Collected material
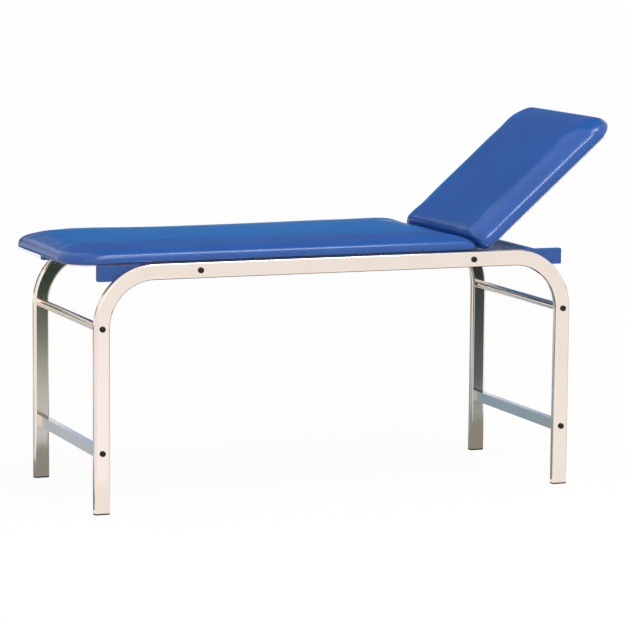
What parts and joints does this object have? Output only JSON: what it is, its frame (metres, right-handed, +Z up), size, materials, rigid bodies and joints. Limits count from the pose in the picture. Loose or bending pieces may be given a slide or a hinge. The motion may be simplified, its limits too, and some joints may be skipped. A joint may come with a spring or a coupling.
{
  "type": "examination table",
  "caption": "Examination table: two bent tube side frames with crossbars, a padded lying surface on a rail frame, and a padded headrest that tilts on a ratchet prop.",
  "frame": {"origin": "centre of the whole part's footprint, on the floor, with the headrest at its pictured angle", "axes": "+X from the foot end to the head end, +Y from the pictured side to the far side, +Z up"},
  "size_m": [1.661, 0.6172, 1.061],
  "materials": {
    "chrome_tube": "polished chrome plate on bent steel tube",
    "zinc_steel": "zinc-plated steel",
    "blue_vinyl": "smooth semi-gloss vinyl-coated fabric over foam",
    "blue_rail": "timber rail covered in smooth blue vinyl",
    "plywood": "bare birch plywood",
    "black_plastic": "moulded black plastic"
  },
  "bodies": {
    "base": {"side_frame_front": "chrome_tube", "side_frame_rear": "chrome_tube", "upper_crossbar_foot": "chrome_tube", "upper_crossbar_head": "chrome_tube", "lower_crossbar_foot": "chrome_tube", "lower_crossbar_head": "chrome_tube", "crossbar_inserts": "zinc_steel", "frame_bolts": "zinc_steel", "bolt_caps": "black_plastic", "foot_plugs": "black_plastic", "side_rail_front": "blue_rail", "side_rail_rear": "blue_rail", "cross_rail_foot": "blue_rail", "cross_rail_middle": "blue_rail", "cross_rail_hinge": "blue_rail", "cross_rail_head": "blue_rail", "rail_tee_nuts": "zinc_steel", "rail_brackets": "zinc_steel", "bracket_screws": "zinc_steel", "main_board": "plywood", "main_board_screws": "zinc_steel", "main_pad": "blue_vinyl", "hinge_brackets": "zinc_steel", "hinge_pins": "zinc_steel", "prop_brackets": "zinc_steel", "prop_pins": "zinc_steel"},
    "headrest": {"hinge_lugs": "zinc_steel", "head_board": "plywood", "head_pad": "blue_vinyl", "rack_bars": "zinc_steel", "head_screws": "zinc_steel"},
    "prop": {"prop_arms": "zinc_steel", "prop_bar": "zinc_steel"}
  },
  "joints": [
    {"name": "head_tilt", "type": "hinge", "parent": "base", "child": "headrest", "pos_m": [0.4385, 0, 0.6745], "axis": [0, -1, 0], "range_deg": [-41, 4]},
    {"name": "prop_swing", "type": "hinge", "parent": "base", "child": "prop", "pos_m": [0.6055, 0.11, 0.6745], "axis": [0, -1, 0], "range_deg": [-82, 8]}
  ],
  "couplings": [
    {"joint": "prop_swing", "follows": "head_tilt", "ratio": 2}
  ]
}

Problem
Reproduce the listing in full. Keep it exactly as written.

Complete response
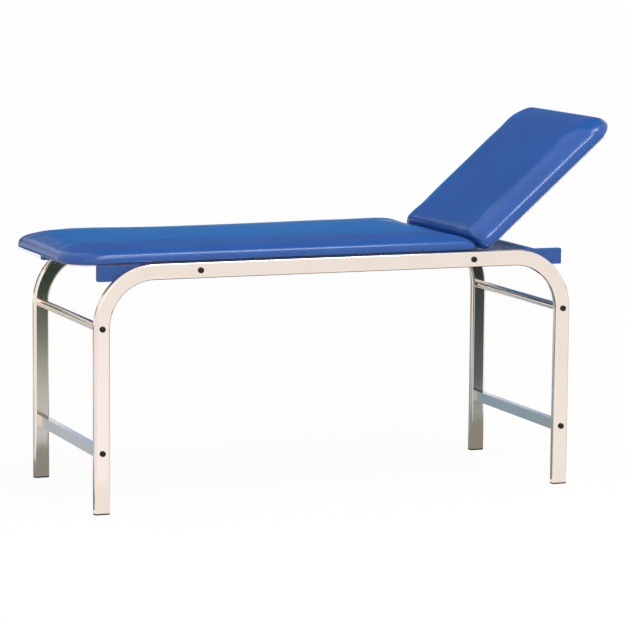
What parts and joints does this object have? Output only JSON: what it is, its frame (metres, right-handed, +Z up), size, materials, rigid bodies and joints. Limits count from the pose in the picture. Loose or bending pieces may be given a slide or a hinge. The motion may be simplified, its limits too, and some joints may be skipped. A joint may come with a spring or a coupling.
{
  "type": "examination table",
  "caption": "Examination table: two bent tube side frames with crossbars, a padded lying surface on a rail frame, and a padded headrest that tilts on a ratchet prop.",
  "frame": {"origin": "centre of the whole part's footprint, on the floor, with the headrest at its pictured angle", "axes": "+X from the foot end to the head end, +Y from the pictured side to the far side, +Z up"},
  "size_m": [1.661, 0.6172, 1.061],
  "materials": {
    "chrome_tube": "polished chrome plate on bent steel tube",
    "zinc_steel": "zinc-plated steel",
    "blue_vinyl": "smooth semi-gloss vinyl-coated fabric over foam",
    "blue_rail": "timber rail covered in smooth blue vinyl",
    "plywood": "bare birch plywood",
    "black_plastic": "moulded black plastic"
  },
  "bodies": {
    "base": {"side_frame_front": "chrome_tube", "side_frame_rear": "chrome_tube", "upper_crossbar_foot": "chrome_tube", "upper_crossbar_head": "chrome_tube", "lower_crossbar_foot": "chrome_tube", "lower_crossbar_head": "chrome_tube", "crossbar_inserts": "zinc_steel", "frame_bolts": "zinc_steel", "bolt_caps": "black_plastic", "foot_plugs": "black_plastic", "side_rail_front": "blue_rail", "side_rail_rear": "blue_rail", "cross_rail_foot": "blue_rail", "cross_rail_middle": "blue_rail", "cross_rail_hinge": "blue_rail", "cross_rail_head": "blue_rail", "rail_tee_nuts": "zinc_steel", "rail_brackets": "zinc_steel", "bracket_screws": "zinc_steel", "main_board": "plywood", "main_board_screws": "zinc_steel", "main_pad": "blue_vinyl", "hinge_brackets": "zinc_steel", "hinge_pins": "zinc_steel", "prop_brackets": "zinc_steel", "prop_pins": "zinc_steel"},
    "headrest": {"hinge_lugs": "zinc_steel", "head_board": "plywood", "head_pad": "blue_vinyl", "rack_bars": "zinc_steel", "head_screws": "zinc_steel"},
    "prop": {"prop_arms": "zinc_steel", "prop_bar": "zinc_steel"}
  },
  "joints": [
    {"name": "head_tilt", "type": "hinge", "parent": "base", "child": "headrest", "pos_m": [0.4385, 0, 0.6745], "axis": [0, -1, 0], "range_deg": [-41, 4]},
    {"name": "prop_swing", "type": "hinge", "parent": "base", "child": "prop", "pos_m": [0.6055, 0.11, 0.6745], "axis": [0, -1, 0], "range_deg": [-82, 8]}
  ],
  "couplings": [
    {"joint": "prop_swing", "follows": "head_tilt", "ratio": 2}
  ]
}